Unmittelbar vor dem jungen IB-Vertreter hatte der PR-Fachmann Lutz Meyer angesichts der derzeitigen Angewiesenheit auch dissidenter Bewegungen auf technische Hilfsmittel die Möglichkeiten der Werbung zur Mobilisierung bislang Unerreichter analysiert. Harsche Kritik ernteten von einem markentechnischen Standpunkt unter dezidierter Berufung auf Hans Domizlaff und die neuere Werbepsychologie aus sowohl das Logo der Alternative für Deutschland (»im Vergleich etwa mit dem Front National lächerlich«) als auch jene der Identitären Bewegung (da das Lambda-Emblem aus dem Hollywoodfilm 300 entnommen wurde: »Was hat die Konsum- und Medienwelt mit europäischer Identität zu tun?«) und von PEGIDA (»schlecht gestaltete Wandzeitung«). Rechte Organisationen mit Wirkungsabsicht müßten sich kritisch über ihren eigenen Willen zum Massenappell befragen, auch wenn wichtige Vordenker wie Gustave Le Bon mit seiner Psychologie der Massen stets vor diesem gewarnt oder ihn aus elitärer Distanz heraus verachtet hätten. Ebenso stelle sich die Frage nach dem Charakter der Zielgruppe, die einerseits konservativ und traditional, gleichzeitig aber »expeditiv« und auf der Suche nach neuen Wegen sei. Als einen positiven Ansatz führte Meyer ein Musikvideo der französischen Mädelgruppe »Les Brigandes« vor: Eine erfolgreiche Synthese und Werbewirksamkeit könne nur durch die Abkehr vom rechten »Sektierismus« gelingen; weit wichtiger als das Bewahren einer reinen Lehre sei die Frage nach Kreativität: »Wie denkt man gegen den Strich?«
Bereits am Freitagabend hatte der liberale Islamkritiker Dr. Michael Ley mit seinen Thesen zur »Machbarkeit der Deislamisierung« für eine kontroverse Diskussion gesorgt. Noch allgemeiner Konsens waren Leys Postulate, eine »offene Gesellschaft« ohne Beschränkungen müsse an sich selbst zugrunde gehen und die politisch korrekte Trennung Islam/Islamismus sei eine unlogische, »dümmliche Unterscheidung«. Die konkreten Forderungen zur Deislamisierung der Bundesrepublik, die vor allem auf eine radikale Umerziehung hin zur Grundgesetztreue der hier lebenden Moslems hinausliefen, stießen in der Folge allerdings auf teils geharnischte Kritik: Eine ganze Volksgruppe durch administrativen Zwang zur Aufgabe ihrer kulturellen Gepflogenheiten bewegen zu wollen, sei gegenüber einer großangelegten Rückführung der Menschen in ihre angestammten Kulturräume eine inhumane und mit freiheitlichen Weltbildern unvereinbare Maßnahme. Auch in dieser offenen Auseinandersetzung zeigte sich, daß längst sowohl der »Sturm und Drang« jugendlicher Unbedingtheit als auch die Abgeklärtheit erfahrener Wissenschaftler auf IfS-Veranstaltungen einen Ort freier Rede und des Austauschs auf Augenhöhe gefunden haben.

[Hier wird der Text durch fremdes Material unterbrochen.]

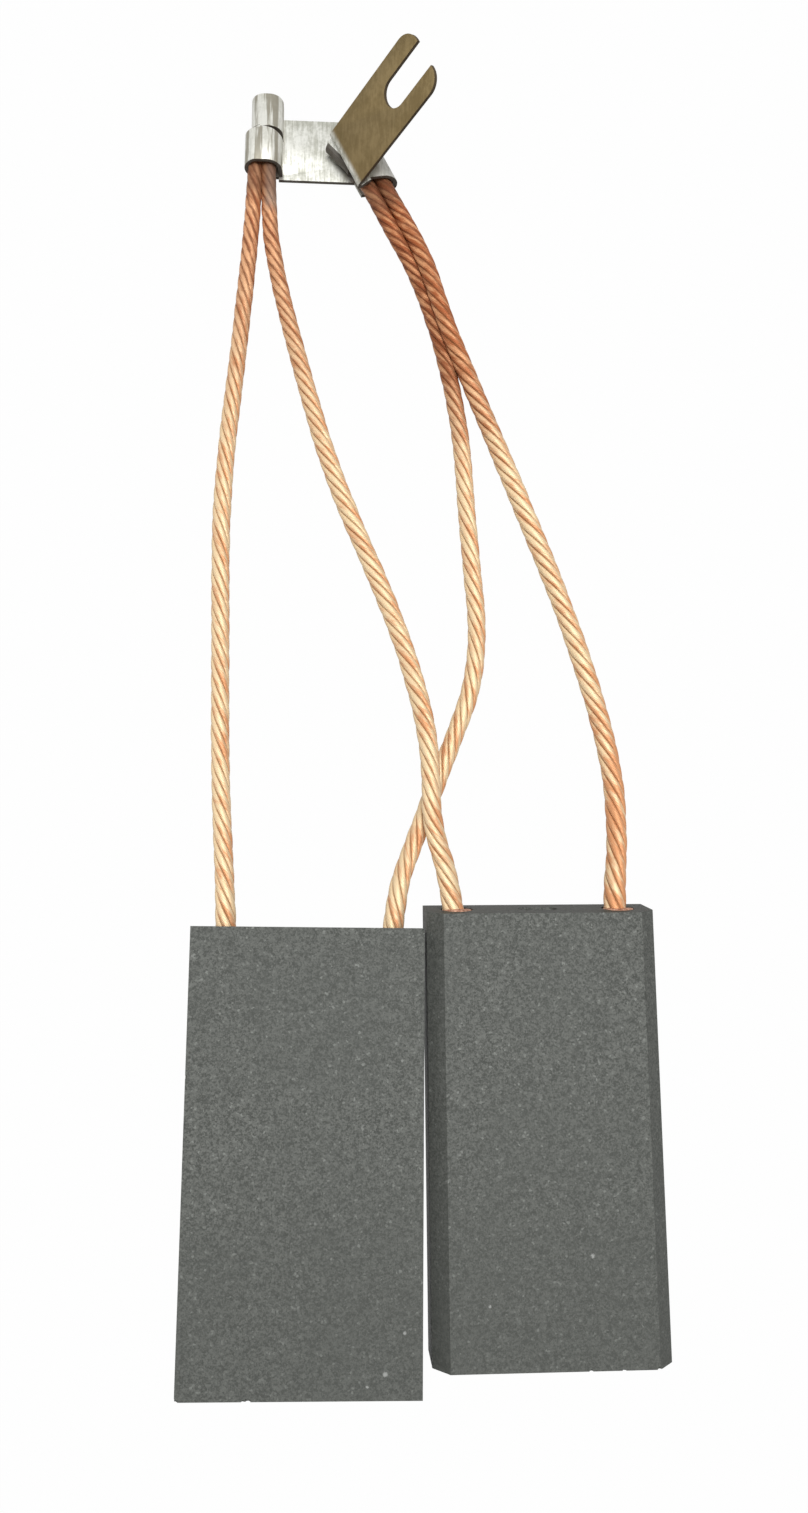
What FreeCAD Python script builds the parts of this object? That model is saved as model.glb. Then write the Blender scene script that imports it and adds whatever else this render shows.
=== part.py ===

Der Abschlußvortrag Götz Kubitscheks am Sonntagmittag faßte dann alle gesammelten Eindrücke – auch die eines freitagabendlichen Gesprächs im ausgewählten, kleinen Kreise – zur klaren Handlungsanweisung zusammen: Eine politische Mobilisierung tue dringend not in Zeiten, in denen es für Kinder »keinen gefährlicheren Ort als den Mutterleib« gebe und düstere Szenarien wie das globale Ölfördermaximum (peak oil) den »typisch konservativen Topos« der Endzeit wiederbelebten. Gleichwohl müsse dabei stets reflektiert werden, ob die (Post-)Moderne mit ihren eigenen Mitteln zu bezwingen sei; daraus wiederum folge die Frage: »Wozu leisten wir Widerstand?« Die Arbeit des IfS und besonders der freie Austausch zwischen den vielen verschiedenen Charakteren auf seinen Akademien diene dabei vor allem einer »Freilegung der Widerstandskraft« auf dem Wege des »Suchen und Handeln, Lauschen und Tun«. Die Akademieteilnehmer, so viele wie noch nie, fuhren einmal mehr mit reichlich Stoff zum Nachdenken und Diskutieren in ihre Heimatstädte zurück – und diesmal zusätzlich mit einem Eindruck von der »Machbarkeit« des widerständigen Tuns.